Und im Geschäft von Jésus kann man neben wichtigen Schriftstellern aus Kastilien auch den Wein aus der Region kaufen – so finanziert er seine Liebe zu den Büchern: "Ich habe das große Glück, mein Hobby zum Beruf gemacht zu haben. Es ist ein Wunder, von dem zu leben, was man mag, zu tun, was man mag und vor allem an dem Ort, den man mag."
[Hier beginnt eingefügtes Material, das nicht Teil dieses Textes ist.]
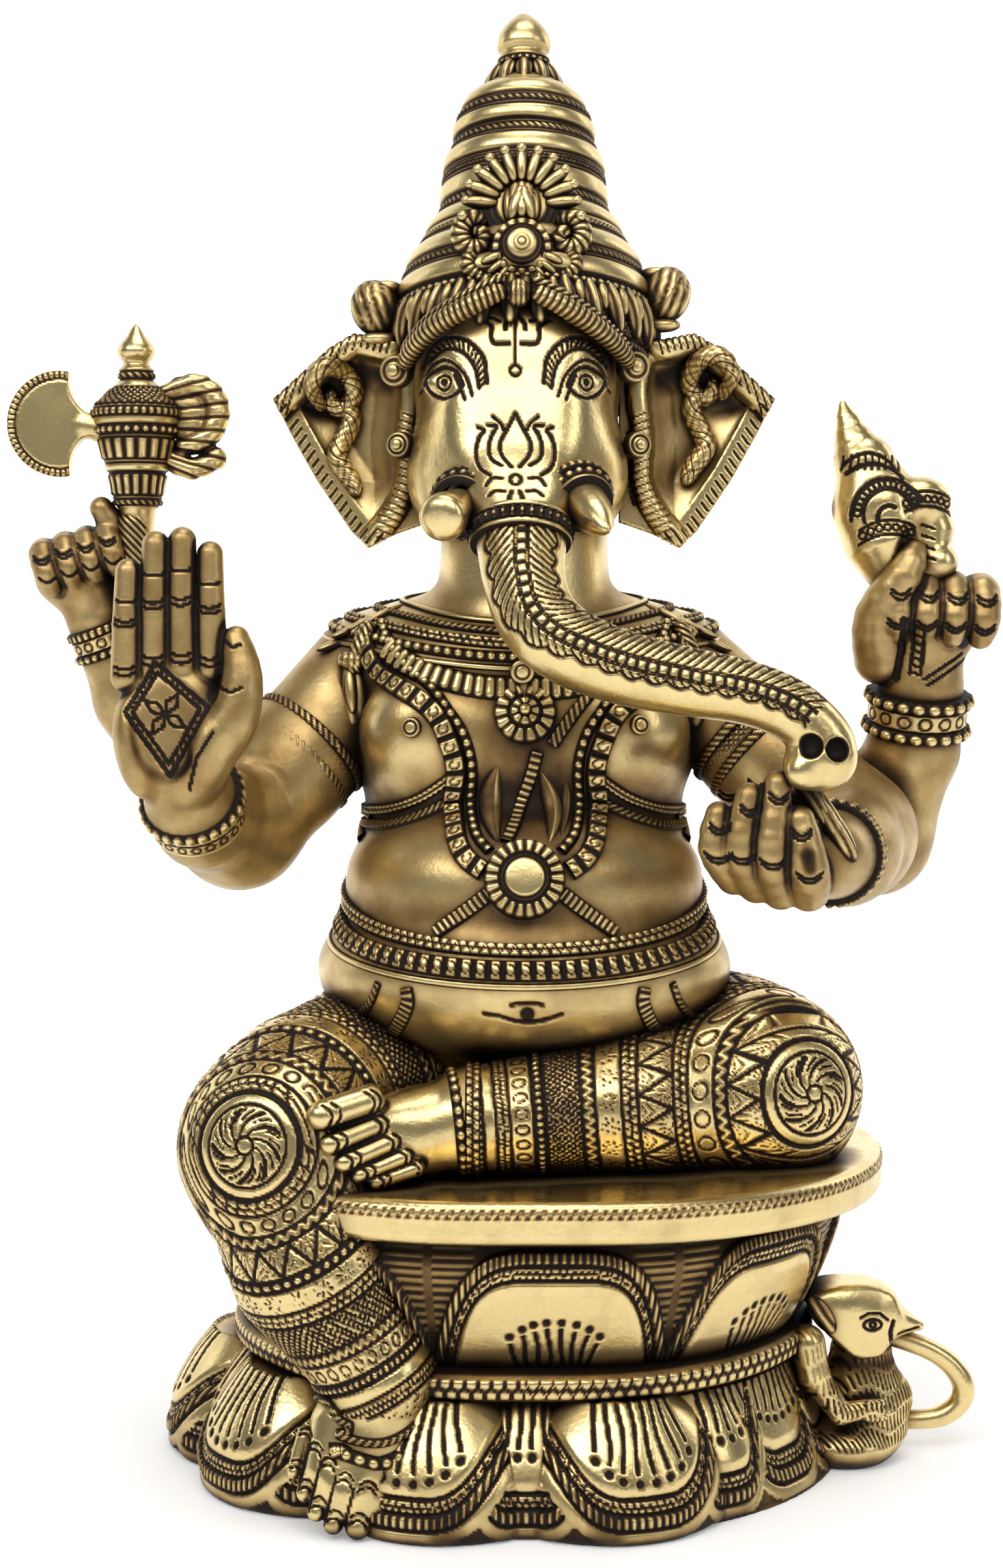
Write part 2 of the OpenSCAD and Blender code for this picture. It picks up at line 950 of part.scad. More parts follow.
lotus_base();
lotus_rope_band();
lotus_drum();
seat_slab();
mouse_body();
mouse_head();
mouse_ears();
mouse_tail();
right_thigh();
right_shin();
right_foot();
left_thigh();
left_shin();
left_foot();
anklets();
torso();
waist_belt();
chest_band();
collar_necklace();
garland_chain();
chest_pendant();
belly_medallion();
sacred_cords();
shoulder_tassels();
right_upper_arm();
right_forearm();
blessing_hand();
right_bangle();
right_rear_arm();
right_rear_hand();
right_rear_bangle();
axe();
left_upper_arm();
left_forearm();
offering_hand();
left_bangle();
sweet();
left_rear_arm();
left_rear_hand();
left_rear_bangle();
conch();
armlets();
head();
trunk();
trunk_ring();
right_tusk();
left_tusk();
tusk_collars();
right_ear();
left_ear();
ear_scrolls();
ear_rosettes();
temple_studs();
brow_band();
crown_cap();
crown_tiers();
crown_finial();
crown_plaque();
crown_wheel();
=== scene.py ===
"""Looks of a seated elephant-headed idol in chased, antiqued cast brass.

Forms are modelled as clay, a grid of distances that is turned into a mesh, and chased
with raised and engraved work. All lengths here are millimetres until a piece is made.
"""

import math

import bpy
import numpy as np
import openvdb
from mathutils import Euler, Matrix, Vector


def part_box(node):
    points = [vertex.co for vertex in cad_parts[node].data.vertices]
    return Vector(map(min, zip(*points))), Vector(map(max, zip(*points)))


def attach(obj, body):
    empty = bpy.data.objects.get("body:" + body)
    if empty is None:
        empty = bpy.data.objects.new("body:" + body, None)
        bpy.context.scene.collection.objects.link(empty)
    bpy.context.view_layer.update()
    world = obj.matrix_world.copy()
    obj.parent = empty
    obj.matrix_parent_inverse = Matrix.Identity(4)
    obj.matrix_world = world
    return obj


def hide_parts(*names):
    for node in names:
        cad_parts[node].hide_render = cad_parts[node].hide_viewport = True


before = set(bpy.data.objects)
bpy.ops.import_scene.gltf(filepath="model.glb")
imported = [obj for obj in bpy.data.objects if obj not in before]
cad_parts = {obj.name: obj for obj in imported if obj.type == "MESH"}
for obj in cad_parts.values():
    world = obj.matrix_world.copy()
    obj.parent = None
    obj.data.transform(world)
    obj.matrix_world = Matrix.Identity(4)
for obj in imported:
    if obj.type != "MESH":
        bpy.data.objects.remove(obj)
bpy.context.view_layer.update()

COARSEN = 1.0
FAR = 6.0
POLISHED = "polished_brass"
CHASED = "chased_brass"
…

Urueña, ein erstaunliches Dorf – keine Bäckerei, keine Metzgerei, aber dafür kommt ein Buchladen auf zehn Einwohner. Die Buchhändler hätten die Abwanderung gebremst, Urueña sei nun in ganz Spanien bekannt, sagt der Bürgermeister.
Am Wochenende schwärmen dann die Besuchergruppen aus, erster Anlaufpunkt: ein prächtiges Museum, die Joaquín Díaz-Stiftung: 50 000 Bücher gibt es hier zu bestaunen, alte Schriften und überlieferte Erzählungen aus ganz Spanien. Hier entsteht so etwas wie ein nationales Gedächtnis des Landes. Zusammen mit einem Kollegen zeigt uns Joaquin Diaz, selbst ein sehr bekannter Folkloresänger, eine andere Kostbarkeit: Tausende Kassetten mit volkstümlichen Gesängen aus vielen Dörfern – sie werden hier digitalisiert: 20.000 Lieder sind es bereits.
Es sind wahre Schätze, die sich in Urueña verbergen – viele Besucher kommen aus dem Staunen nicht mehr heraus.

Zum Schluss müssen wir unbedingt noch den Buchladen "Primera Pagina", die "Seite Eins" besuchen: Zwei Journalisten, Tamara Crespo und Fidel Raso, betreiben ihn. Er war Fotograf in vielen Krisengebieten, sie Journalistin im Baskenland. Nun verkaufen sie Bücher über und von Journalisten, dazu Reiseliteratur. Urueña, sagen sie, hat sie entschleunigt.
In dem Dorf scheinen die Menschen zu sich zu finden. Es ist eine echte Oase.